Preet Bharara: Trump has been personally interviewing candidates for U.S. attorney positions

Impact

According to former United States Attorney Preet Bharara, President Donald Trump has been personally interviewing candidates for United States attorney positions in New York and Washington, creating the potential for a conflict of interest.

“I understand that he’s personally interviewed the potential applicants for U.S. attorney in Manhattan and Brooklyn and one in Washington, D.C. — which happen to be places where Donald Trump has property and assets and companies — and not interviewed personally U.S. attorneys for other positions,” Bharara told CNN.

One Washington property, the Trump International Hotel on Pennsylvania Avenue, is at the center of a federal lawsuit that accuses the president of violating the emoluments clause of the Constitution by accepting payments from foreign leaders through their stays at his hotel.

“I think [Trump’s personal interviews with candidates for these positions] reasonably raises a number of questions,” Bharara told CNN.

Renato Mariotti, a former federal prosecutor, told Mic what some of those questions might be.

“It’s unusual for the president of the United States to personally interview U.S. attorney candidates,” said Mariotti, who is now in private practice. “Typically, United States attorneys operate independently — and the Department of Justice operates independently — of the rest of the executive branch when it makes prosecutorial decisions. The mere fact that the president is personally interviewing U.S. attorneys does not in and of itself mean he’s talking to them about the substance of prosecutorial decisions they might make, but creating a personal relationship with them could influence their decisions in the future.”

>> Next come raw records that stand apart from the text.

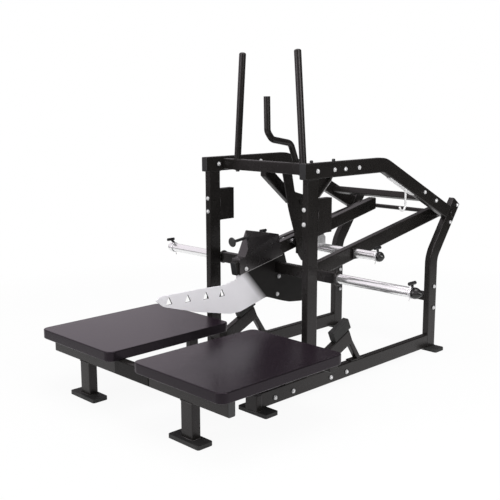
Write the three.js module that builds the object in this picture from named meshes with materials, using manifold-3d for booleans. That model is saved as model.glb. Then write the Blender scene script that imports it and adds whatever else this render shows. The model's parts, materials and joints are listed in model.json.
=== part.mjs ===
// Belt squat machine: welded side frames, a weighted lever with its belt plate, and a hand-released safety catch.
// Lengths in mm. X runs across the machine, Y from the user's end to the pivot end, Z up from the floor.
import * as THREE from 'three';
import { mergeVertices } from 'three/addons/utils/BufferGeometryUtils.js';
import Module from 'manifold-3d';

const wasm = await Module();
wasm.setup();

// Tube stock
const tubeWide = 40;
const tubeDeep = 80;
const tubeCorner = 6;
const memberDeep = 60;
const bendRadius = 150;
const clearGap = 0.3;

// Feet
const footThick = 20;
const footCorner = 12;
const footWide = 88;
const frontFootLong = 210;
const midFootLong = 196;
const rearFootLong = 169;
const midFootBack = 9;

// Side frames
const frameHalf = 385;
const uprightHeight = 1017;
const baseFront = 343;
const baseLong = 1451;
const topBeamNose = 19;
const topBendBack = 637;
const topSlopeRise = 490;
const topSlopeRun = 1000;
const rearBendHeight = 560;
const leanRun = 229.6;
const leanRise = 312.2;
const gussetBack = 108;
const gussetDrop = 92;
const gussetThick = 8;
const gussetLip = 11;

// Cross members
const topMemberBack = 118;
const topMemberDrop = 11;
const rearUpperBack = 1087;
const rearLowerHeight = 328;
const baseMemberFrontY = -168;
const baseMemberRearY = 261;
const baseMemberHeight = 53;

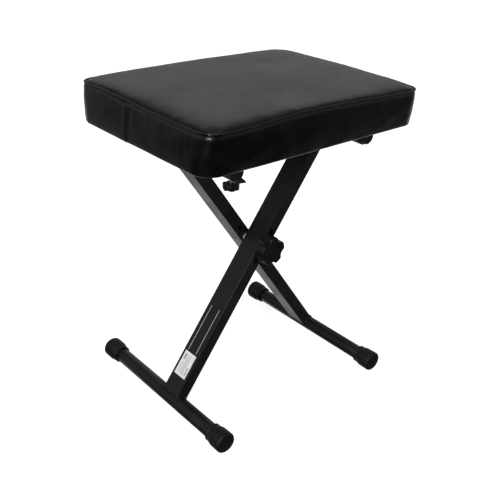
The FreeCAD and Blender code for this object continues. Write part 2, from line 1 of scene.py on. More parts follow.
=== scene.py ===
import json
import math

import bpy
import numpy as np
from mathutils import Matrix, Vector, noise
from mathutils.kdtree import KDTree


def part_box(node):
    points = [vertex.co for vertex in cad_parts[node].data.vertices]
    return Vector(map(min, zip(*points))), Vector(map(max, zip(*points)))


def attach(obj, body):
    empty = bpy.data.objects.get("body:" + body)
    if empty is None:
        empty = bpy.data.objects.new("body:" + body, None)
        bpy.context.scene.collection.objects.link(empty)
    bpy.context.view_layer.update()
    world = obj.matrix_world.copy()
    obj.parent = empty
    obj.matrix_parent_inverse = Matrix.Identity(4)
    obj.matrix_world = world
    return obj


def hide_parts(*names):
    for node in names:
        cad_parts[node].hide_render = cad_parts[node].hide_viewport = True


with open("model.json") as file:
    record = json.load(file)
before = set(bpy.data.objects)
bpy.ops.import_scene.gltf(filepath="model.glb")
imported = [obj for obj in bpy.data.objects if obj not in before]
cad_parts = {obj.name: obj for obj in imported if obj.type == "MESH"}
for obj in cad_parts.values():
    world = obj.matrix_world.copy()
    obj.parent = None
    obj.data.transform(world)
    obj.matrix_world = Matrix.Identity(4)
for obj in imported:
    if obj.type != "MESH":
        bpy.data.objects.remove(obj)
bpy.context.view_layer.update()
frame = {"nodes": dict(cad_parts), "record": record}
NODES = frame["nodes"]
MM = 0.001


# ------------------------------------------------------------------ materials
class Graph:
    """A node tree, with short calls that add to it."""

    def __init__(self, tree):
        self.tree = tree

    def node(self, kind, **settings):
        made = self.tree.nodes.new(kind)
        for key, value in settings.items():
            setattr(made, key, value)
        return made

    def feed(self, socket, value):
        """Link an output, or set a plain value, on a socket."""
        if isinstance(value, bpy.types.NodeSocket):
            self.tree.links.new(value, socket)
        else:
            socket.default_value = value

    def math(self, operation, a, b):
        made = self.node("ShaderNodeMath", operation=operation)
        self.feed(made.inputs[0], a)
        self.feed(made.inputs[1], b)
        return made.outputs[0]

    def remap(self, value, low, high, to_low=0.0, to_high=1.0):
        """Ease a value from one range to another, level outside it."""
        made = self.node("ShaderNodeMapRange", interpolation_type="SMOOTHSTEP")
        self.feed(made.inputs["Value"], value)
        for socket, number in zip(("From Min", "From Max", "To Min", "To Max"),
                                  (low, high, to_low, to_high)):
            made.inputs[socket].default_value = number
        return made.outputs["Result"]


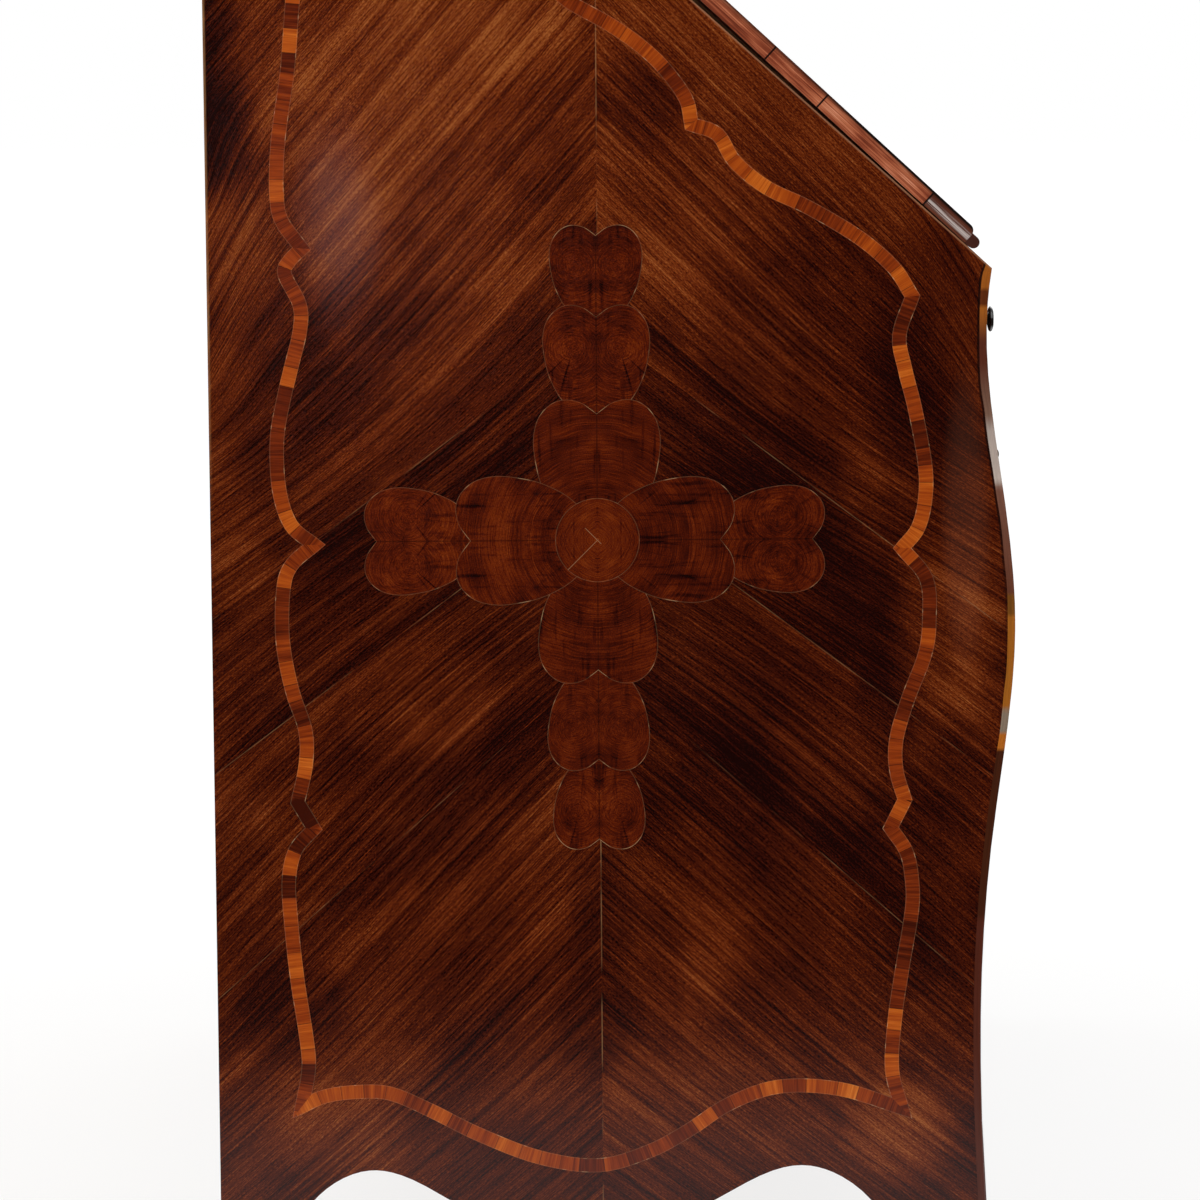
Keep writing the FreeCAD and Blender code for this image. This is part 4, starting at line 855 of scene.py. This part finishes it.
# %% The fall, the top and the banded edges
# The fall: its slope and hinge line, its face, length and core on the slope, its side edge with the joints
# there, and the band round its inner face
SLOPE = math.radians(42.648)
PIN_Y, PIN_Z = -0.250522, 0.755
FALL_MIDDLE, FALL_HALF = (0.0, 0.19), (0.559, 0.196)
FALL_LENGTH = 0.387
FALL_CORE = 0.004
FALL_RIM_X = 0.5588
FALL_JOINTS = (0.060, 0.160, 0.209, 0.305)
WRITING_FRAME = (0.045, 0.053)
# Narrow parts are bare behind this
EDGE_DEPTH_Y = -0.225


def long_banding(f, along, across):
    """Long pieces of tulipwood with the grain along the edge, thin dark joints, a black outer line, painted
    shade towards both arrises, and a painted highlight on the last piece.
    """
    streak = f.noise(along * 11, across * 800, 3.0, 4.0, 0.7)
    slow = f.noise(along * 30, across * 90, 8.0, 2.0)
    figure = streak * 1.3 + slow * 0.8 - 0.58
    colour = f.grade(figure, (0.15, "4c1a0e"), (0.40, "8c4026"), (0.60, "bf6d49"), (0.85, "e6a888"))
    last = along < FALL_JOINTS[0]
    colour = f.mix(last * 0.8, colour, paint("4a2418"))
    # Painted highlight: a pale streak down the middle of the last piece by the hinge
    painted_gloss = last * f.rise(abs(across - 0.010), 0.0035, 0.001) * f.rise(streak, 0.40, 0.60)
    colour = f.mix(painted_gloss * 0.7, colour, paint("e4dcd6"))
    # Painted shade: the rounded edge is darker towards both arrises and lightest down its middle
    colour = f.shade(colour, 0.45 + 0.6 * f.rise(across, 0.0, 0.006) * f.rise(across, 0.018, 0.012))
    for joint in FALL_JOINTS:
        colour = f.mix(f.rise(abs(along - joint), 0.0009, 0.0004), colour, paint("180906"))
    outer = f.rise(across, 0.0150, 0.0160) * (0.35 + 0.65 * f.rise(along, 0.20, 0.12))
    return f.mix(outer, colour, paint("1a0d09"))


def fall_finish():
    """Outer face: panel on the slope; side edges: long banding with a black line; inner face: walnut with a
    narrow band."""
    f = Finish("fall_veneer")
    x, y, z = f.place()
    up = (y - PIN_Y) * math.cos(SLOPE) + (z - PIN_Z) * math.sin(SLOPE)
    through = (z - PIN_Z) * math.cos(SLOPE) - (y - PIN_Y) * math.sin(SLOPE)
    colour, figure = panel(f, x, up, FALL_MIDDLE, FALL_HALF, MARGIN)
    inner, _ = plain_wood(f, x, up, through, WALNUT, 4.0)
    band, _ = tulipwood(f, x, up, 6.0)
    near = f.least(FALL_HALF[0] - abs(x), f.least(up, FALL_LENGTH - up))
    inner = f.mix((near > WRITING_FRAME[0]) * (near < WRITING_FRAME[1]), inner, band)
    colour = f.mix(through < FALL_CORE, colour, inner)
    colour = f.mix(abs(x) > FALL_RIM_X, colour, long_banding(f, up, through))
    return f.polish(colour, wear(f, x, y, z), figure, FACE_RELIEF, gleam=FACE_GLEAM)


def top_finish():
    """The narrow top: a panel seen from above, kingwood round its edges."""
    middle, half, high = rectangle("top_board", 1)
    f = Finish("top_veneer")
    x, y, z = f.place()
    colour, figure = panel(f, x, y, middle, half, MARGIN)
    edge, _ = kingwood(f, z, x + y, 3.0)
    colour = f.mix(z < high.z - 0.0004, colour, edge)
    return f.polish(colour, wear(f, x, y, z), figure, FACE_RELIEF, gleam=FACE_GLEAM)


def edged(name, along, across, wood=WALNUT):
    """A narrow part with a kingwood face, its grain along the named coordinate, and bare wood behind."""
    f = Finish(name)
    place = dict(zip("xyz", f.place()))
    colour, figure = kingwood(f, place[along], place[across], 5.0, 0.03)
    bare, _ = plain_wood(f, place["y"], place["x"], place["z"], wood, 6.0)
    colour = f.mix(place["y"] > EDGE_DEPTH_Y, colour, bare)
    rough = wear(f, *place.values(), 0.26)
    return f.polish(colour, rough, figure, FACE_RELIEF, gleam=SIDE_GLEAM)


dress("fall_panel", fall_finish())
dress("top_board", top_finish())
lengthwise = edged("edge_lengthwise", "x", "z")
for name in ("drawer_rails", "frieze_board", "writing_board"):
    dress(name, lengthwise)
upright = edged("edge_upright", "z", "x")
for name in ("loper_dividers", "loper_left", "loper_right", "apron"):
    dress(name, upright)
dress("bottom_board", edged("edge_bottom", "x", "z", PINE))
print("fall, top and narrow edges dressed")

# %% [markdown]
# ## Inside woods and fittings
# Behind the veneer the case is plain: walnut for what is seen with the fall open, softwood for the rest. The
# fittings are cast brass gone dull in the hollows, filed iron, and knobs stained black and polished.

# %% Woods inside, brass, iron and black
def board_finish(name, stops, along, rough, seed=0.0, width=None):
    """A plain board, its grain along the named coordinate, or a row of boards so wide side by side."""
    f = Finish(name)
    place = dict(zip("xyz", f.place()))
    others = [key for key in "xyz" if key != along]
    if width:
        seed = f.maths("FLOOR", place["x"] / width) * 5.3 + seed
    colour, figure = plain_wood(f, place[along], place[others[0]], place[others[1]], stops, seed)
    if width:
        colour = f.shade(colour, 0.7 + 0.5 * f.noise(seed, 1.0, 2.0))
        joint = f.rise(f.maths("PINGPONG", place["x"], width / 2), 0.0016, 0.0006)
        colour = f.mix(joint * 0.8, colour, paint("2a180c"))
    stain = f.noise(*[value * 6 for value in place.values()], 4.0)
    colour = f.mix(f.rise(stain, 0.45, 0.80) * 0.4, colour, f.shade(colour, 0.45))
    return f.polish(colour, rough + 0.15 * stain, figure, 0.00008)


def metal_finish(name, bright, dull, rough, scale=40.0):
    """Cast or filed metal: bright where it is touched, dull in clouds, with fine scratches in its relief."""
    f = Finish(name)
    x, y, z = f.place()
    cloud = f.noise(x * scale, y * scale, z * scale, 4.0, 0.6)
    scratch = f.noise(x * 900, y * 120, z * 900, 2.0)
    tone = f.rise(cloud, 0.38, 0.66)
    colour = f.mix(tone, paint(dull), paint(bright))
    roughness = rough + 0.22 * (1 - tone) + 0.08 * scratch
    return f.polish(colour, roughness, scratch * 0.5 + cloud, 0.00005, metal=1.0)


def black_finish(name, dark, rubbed_to):
    """Ebonised wood: near black, a little brown where it is rubbed, with a hard polish."""
    f = Finish(name)
    x, y, z = f.place()
    grain = f.noise(x * 60, y * 600, z * 600, 3.0)
    rubbed = f.rise(f.noise(x * 50, y * 50, z * 50, 3.0), 0.55, 0.75)
    colour = f.mix(rubbed * 0.5, paint(dark), paint(rubbed_to))
    return f.polish(colour, 0.18 + 0.12 * grain, grain, 0.00004, coat=0.5)


BACK_BOARDS = 4
walnut_x = board_finish("walnut_lengthwise", WALNUT, "x", 0.42)
pine_y = board_finish("pine_front_to_back", PINE, "y", 0.72, 5.0)
pine_z = board_finish("pine_upright", PINE, "z", 0.72, 8.0)
back_low, back_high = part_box("back_boards")
pine_back = board_finish("pine_back", PINE, "z", 0.72, 8.0, (back_high.x - back_low.x) / BACK_BOARDS)
brass = metal_finish("brass", "c9a15a", "7d5d2c", 0.22)
hinge_brass = metal_finish("hinge_brass", "b8924f", "70552b", 0.28)
iron = metal_finish("iron", "76726d", "3d3936", 0.38)
black = black_finish("ebonised_wood", "120d0b", "2c1a10")
worn_black = black_finish("worn_black", "4a241a", "8a5544")
OTHERS = {
    "back_boards": pine_back, "foot_blocks": pine_z, "drawer_runners": pine_y,
    "pigeonhole_frame": walnut_x, "pigeonhole_arches": walnut_x, "fall_bead": worn_black,
}
for name in nodes:
    if "tray" in name:
        OTHERS[name] = pine_y
    elif name.startswith("letter_drawer"):
        OTHERS[name] = walnut_x
    elif "hinge_leaves" in name:
        OTHERS[name] = hinge_brass
    elif name.startswith("loper_knob"):
        OTHERS[name] = black
    elif any(word in name for word in ("knob", "bail", "mounts", "escutcheon")):
        OTHERS[name] = brass
    elif any(word in name for word in ("lock", "bolt", "pins")) and "blocks" not in name:
        OTHERS[name] = iron
for name, material in OTHERS.items():
    dress(name, material)
print("inside and fittings dressed", len(OTHERS))

# %% [markdown]
# ## The studio
# A pale floor and soft light from all round. Floor and world show white to the eye, while large soft lamps
# light the object at a plain level. Polish sees little of them: the floor close by, the sky high up, and one
# narrow window that leaves a soft gleam on the side.

# %% Floor, world and lamps
FLOOR_HALF = 30.0
CASE_MIDDLE_X = -0.2
LAMPS = (
    ("key_left", (-3.6, 2.6, 3.0), (0, 0, 0.5), 3.4, 3.4, 62),
    ("key_front", (-1.6, -4.2, 2.8), (0, 0, 0.5), 3.4, 3.4, 62),
    ("fill_right", (4.2, -1.6, 2.6), (0, 0, 0.5), 3.4, 3.4, 58),
    ("fill_back", (1.2, 4.4, 2.6), (0, 0, 0.5), 3.4, 3.4, 50),
    ("window", (-5.55, 0.46, 0.590), (-0.56, 0.198, 0.795), 0.03, 0.3, 0.33, (0.84, 0.90, 1.0)),
    ("overhead", (0.0, 0.01, 3.8), (0, 0, 0.6), 2.6, 2.6, 34),
)


def floor_piece():
    """A wide pale floor: white to the eye, mixed with a lit surface that keeps the shadow."""
    f = Finish("floor")
    f.join(paint("f2f0ec"), f.shader.inputs["Base Color"])
    f.shader.inputs["Roughness"].default_value = 0.9
    x, y, z = f.place()
    reach = f.maths("SQRT", (x - CASE_MIDDLE_X) * (x - CASE_MIDDLE_X) + y * y)
    seen, glossy = f.node("LightPath", out=0), f.node("LightPath", out=3)
    share = seen * (0.78 + 0.22 * f.rise(reach, 0.6, 2.2)) + glossy
    glow = f.blend(seen, 0.03 + 1.00 * f.rise(reach, 1.24, 1.06), 1.05)
    white = f.node("Emission", None, {0: glow, 1: 1.0})
    both = f.node("MixShader", None, {0: share, 1: Value(f, f.shader.outputs[0]), 2: white})
    f.tree.links.new(both.socket, f.tree.nodes["Material Output"].inputs["Surface"])
    mesh = bpy.data.meshes.new("floor")
    corners = [(a * FLOOR_HALF, b * FLOOR_HALF, 0) for a, b in ((-1, -1), (1, -1), (1, 1), (-1, 1))]
    mesh.from_pydata(corners, [], [(0, 1, 2, 3)])
    mesh.materials.append(f.material)
    placed("floor", mesh)


def lamp(name, place, aim, wide, high, power, tint=(1.0, 1.0, 1.0)):
    """A soft lamp, so wide and so high, that faces its aim."""
    data = bpy.data.lights.new(name, "AREA")
    data.shape = "RECTANGLE"
    data.size, data.size_y, data.energy, data.color = wide, high, power, tint
    back = unit(np.array(place, float) - np.array(aim, float))
    beside = unit(np.cross([0.0, 0.0, 1.0], back))
    placed(name, data, (beside, np.cross(back, beside), back, place))


floor_piece()
studio = bpy.data.worlds.new("studio")
bpy.context.scene.world = studio
studio.use_nodes = True
sky = Nodes(studio.node_tree)
lit = sky.tree.nodes["Background"]
lit.inputs["Color"].default_value = (0.97, 0.98, 1.0, 1)
lit.inputs["Strength"].default_value = 0.42
height = sky.parts(sky.node("TexCoord", out=0), 3)[2]
gleam = sky.node("Background", None, {0: 0.03 + 0.6 * sky.rise(height, 0.2, 0.8), 1: 1.0})
white = sky.node("Background", None, {0: (1, 1, 1, 1), 1: 1.0})
camera_ray, glossy_ray, through_ray = [sky.node("LightPath", out=i) for i in (0, 3, 6)]
polished = sky.node("MixShader", None, {0: glossy_ray, 1: Value(sky, lit.outputs[0]), 2: gleam})
backdrop = sky.node("MixShader", None, {0: sky.most(camera_ray, through_ray), 1: polished, 2: white})
sky.join(backdrop, sky.tree.nodes["World Output"].inputs["Surface"])
for row in LAMPS:
    lamp(*row)
print("lamps", [row[0] for row in LAMPS])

One Democratic senator implied that the president’s actions may lead to certain members of Team Trump skirting federal prosecution pertaining to allegations of collusion with Russia during the campaign.

“What’s most alarming about the president interviewing these particular candidates for U.S. attorney positions is that these chief federal prosecutors are going to decide whether to indict Trump campaign advisers or staff if there’s collusion between the Trump campaign and Russians proven, and possibly consider criminal charges against the president himself,” Sen. Richard Blumenthal of Connecticut told CNN.

Blumenthal told the network that he had started conversations with fellow senators about “potentially blocking any nominees who have been interviewed by the president.”

But Mariotti didn’t necessarily agree that blocking those candidates was the solution.

“I would have serious concerns around any candidate who was personally interviewed by Trump,” he said. “However, whether I would nix any particular candidate, I couldn’t say — but it’s something we should seriously be concerned about. Senators like Mr. Blumenthal should be asking these candidates very difficult questions about it, and I would be very skeptical of a candidate that had a personal interaction with the president.”

The roster of candidates who may have personally met with the president is currently unknown.

For its part, the White House is defending the propriety of Trump’s personal meetings with those candidates, characterizing Blumenthal’s concerns as another instance of Democratic obstruction.

“These are individuals that the president nominates and the Senate confirms under Article II of the Constitution,” a White House official said to CNN. “We realize Senate Democrats would like to reduce this president’s constitutional powers, but he and other presidents before him and after may talk to individuals nominated to positions within the executive branch.”